The compounds, known as PARP inhibitors, work by obstructing the ability of cells damaged by chemotherapy or through genetic mutations to repair themselves, causing tumor cells to die as a result.

One of the agents being developed by a unit of Sanofi-Aventis SA, called BSI-201, prolonged survival by 3½ months, to 9.2 months, when added to a standard regimen of chemotherapy in a study of 116 women with so-called triple-negative breast cancer that had spread to other parts of the body. Such women lack receptors on their tumors for the hormones estrogen, progesterone and the protein HER2, each of which are targets for many current therapies.

The other drug, known as olaparib, is under development at AstraZeneca PLC. In a nonrandomized study of 52 women with cancer caused by mutations in genes known as BRCA1 and BRCA2, the agent given alone caused tumors to shrink significantly in as much as 41% of participants. The inherited form of breast cancer often afflicts young women with an aggressive form of the disease.

The studies were among several featured presentations Sunday at the annual meeting of the American Society of Clinical Oncology in Orlando. Advances in cancer vaccine therapies and a study showing the breast cancer drug Herceptin helps certain patients with gastric cancer were among other developments with the potential to change cancer care.

Oncologists cautioned that the PARP-inhibitor data need to be confirmed in much larger trials. There isn't any expectation that the drugs will cure patients with advanced disease, and it is likely to be several years before one such agent reaches the market. Still, doctors were encouraged by prospects of new treatments for these patients for whom current treatments typically come up short. "This is one of the most exciting findings in a long time," said Eric P. Winer, director of the breast oncology center at Dana Farber Cancer Institute, Boston, who isn't involved with the trials. In both studies, side effects from the compounds were limited, researchers said.

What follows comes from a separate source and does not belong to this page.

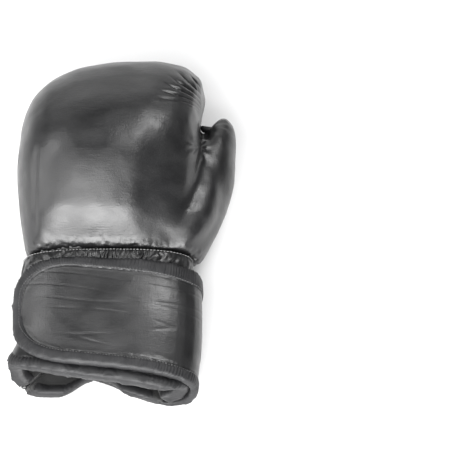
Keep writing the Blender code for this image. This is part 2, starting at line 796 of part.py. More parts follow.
def make_pivots():
    thumb = ["back_cover", "palm_cover", "foam", "lining", "tab"]
    pivot("thumb_flex", THUMB_FLEX, [f"thumb_{piece}" for piece in thumb])
    pivot("thumb_flap_fold", flap_fold(1), layers_of("thumb_flap"))
    pieces = [*layers_of("little_finger_flap"), "strap_anchor"]
    flap = pivot("little_finger_flap_fold", flap_fold(-1), pieces)
    palm = pivot("strap_palm_fold", strap_fold(STRAP_SEWN_ANGLE), strap_pieces("strap_palm"), flap)
    side = pivot("strap_side_fold", strap_fold(STRAP_LOW_ANGLE), strap_pieces("strap_side"), palm)
    pieces = [f"strap_{piece}" for piece in ("end_face", "end_core", "end_tape", "hook_patch")]
    pivot("strap_end_fold", strap_fold(STRAP_HIGH_ANGLE), pieces, side)


def make_glove():
    for old in list(bpy.data.objects):
        bpy.data.objects.remove(old)
    make_mitt()
    make_grip_bar()
    make_crease_tape()
    make_thumb()
    make_thumb_tab()
    make_cuff()
    make_hem_tapes()
    make_wrist()
    make_strap()
    make_pivots()


make_glove()
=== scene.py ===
"""Looks of a left-hand boxing glove: padded skins, binding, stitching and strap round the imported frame.

Frame: metres, +Z up through the back of the hand, +Y towards the knuckles, +X towards the thumb.
Sizes below are in millimetres where a name ends in _MM, and in metres otherwise.
"""

import json
import math

import bmesh
import bpy
import numpy as np
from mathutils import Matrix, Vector, noise
from mathutils.bvhtree import BVHTree


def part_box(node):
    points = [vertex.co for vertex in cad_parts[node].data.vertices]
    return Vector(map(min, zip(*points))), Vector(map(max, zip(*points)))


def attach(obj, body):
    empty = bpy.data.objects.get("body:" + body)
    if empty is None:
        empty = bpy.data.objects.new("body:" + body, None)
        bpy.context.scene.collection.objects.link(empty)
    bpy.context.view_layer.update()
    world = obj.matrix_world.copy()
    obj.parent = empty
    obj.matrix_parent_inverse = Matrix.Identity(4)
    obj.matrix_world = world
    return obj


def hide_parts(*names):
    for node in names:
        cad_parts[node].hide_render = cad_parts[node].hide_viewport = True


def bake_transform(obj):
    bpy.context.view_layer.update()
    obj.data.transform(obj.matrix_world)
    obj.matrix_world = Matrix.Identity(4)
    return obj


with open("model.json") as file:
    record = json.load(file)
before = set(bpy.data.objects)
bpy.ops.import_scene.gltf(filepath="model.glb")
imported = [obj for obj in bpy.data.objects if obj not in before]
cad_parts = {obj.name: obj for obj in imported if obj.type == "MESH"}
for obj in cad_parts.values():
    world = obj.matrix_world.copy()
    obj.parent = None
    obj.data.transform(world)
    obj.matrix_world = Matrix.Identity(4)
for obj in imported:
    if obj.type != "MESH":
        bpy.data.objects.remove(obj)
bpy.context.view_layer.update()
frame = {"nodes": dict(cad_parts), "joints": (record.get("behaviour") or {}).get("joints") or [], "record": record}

NODES = frame["nodes"]
BODY_OF = {n: b for b, names in frame["record"]["behaviour"]["bodies"].items() for n in names}
JOINTS = {joint["name"]: joint for joint in frame["joints"]}
MM = 0.001

# Skins: voxel sizes, how far the pressure may swell them, and the leather's thickness.
MITT_VOXEL = 3.2 * MM
CUFF_VOXEL = 2.0 * MM
STRAP_VOXEL = 1.6 * MM
SWELL_CAP = 2.2 * MM
LEATHER = 1.2 * MM
# Skins stay this far above the surface that the glove lies on.
REST_GAP = 0.05 * MM

# The cuff's own direction: it leans away from the thumb by this much.
CUFF_TURN = math.radians(7.0)
CUFF_AXIS = Vector((-math.sin(CUFF_TURN), -math.cos(CUFF_TURN), 0.0))
CUFF_SIDE = Vector((math.cos(CUFF_TURN), -math.sin(CUFF_TURN), 0.0))

VIEW_TILT = math.radians(25.0)
VIEW_UP = Vector((0, math.cos(VIEW_TILT), math.sin(VIEW_TILT)))
VIEW_BACK = Vector((0, -math.sin(VIEW_TILT), math.cos(VIEW_TILT)))


# ---------------------------------------------------------------- mesh tools


def eased(t):
    t = np.clip(t, 0.0, 1.0)
    return t * t * (3 - 2 * t)


def window(value, start, rise, stop, fall):
    """1 between two places, rising smoothly after the first and falling smoothly after the second."""
    return eased((value - start) / rise) * (1 - eased((value - stop) / fall))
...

Merck & Co. and Abbott Laboratories are among other drug companies with PARP inhibitors in development. The hope is to capitalize on a weakness in some tumors in which their ability to repair their own DNA is already compromised. Tumor and normal cells alike have redundant systems to handle the crucial task of DNA repair, enabling most cells to survive even if one such system is shut down. Hitting already compromised tumor cells with PARP, though, appears to push them over the edge and causes them to die, researchers said.

In other studies, researchers reported that a vaccine derived from a biopsy of a patient's own tumor, combined with an immune system stimulant, enabled patients with a cancer known as follicular non-Hodgkin's lymphoma to live about 44 months free of their disease compared to 30 months for patients given an immune-system stimulant but without the vaccine. Patients were only eligible for the vaccine if their disease was in remission after chemotherapy treatment.

Researchers said the findings are "a milestone" in the decades-long effort to harness the power of the body's immune system in the fight against cancer. "To know that you can use the immune system to treat cancer is progress," said Stephen J. Schuster of the University of Pennsylvania and lead author of the study. "This gives us confidence that we're on the right track." Biovest International Inc., Worcester, Mass., which licensed the vaccine technology from the National Cancer Institute, funded the eight-year study.

Still, a host of challenges, including how to incorporate growing scientific knowledge about immune system traits, need to be met before vaccines are likely to play an important role in cancer therapy, researchers said.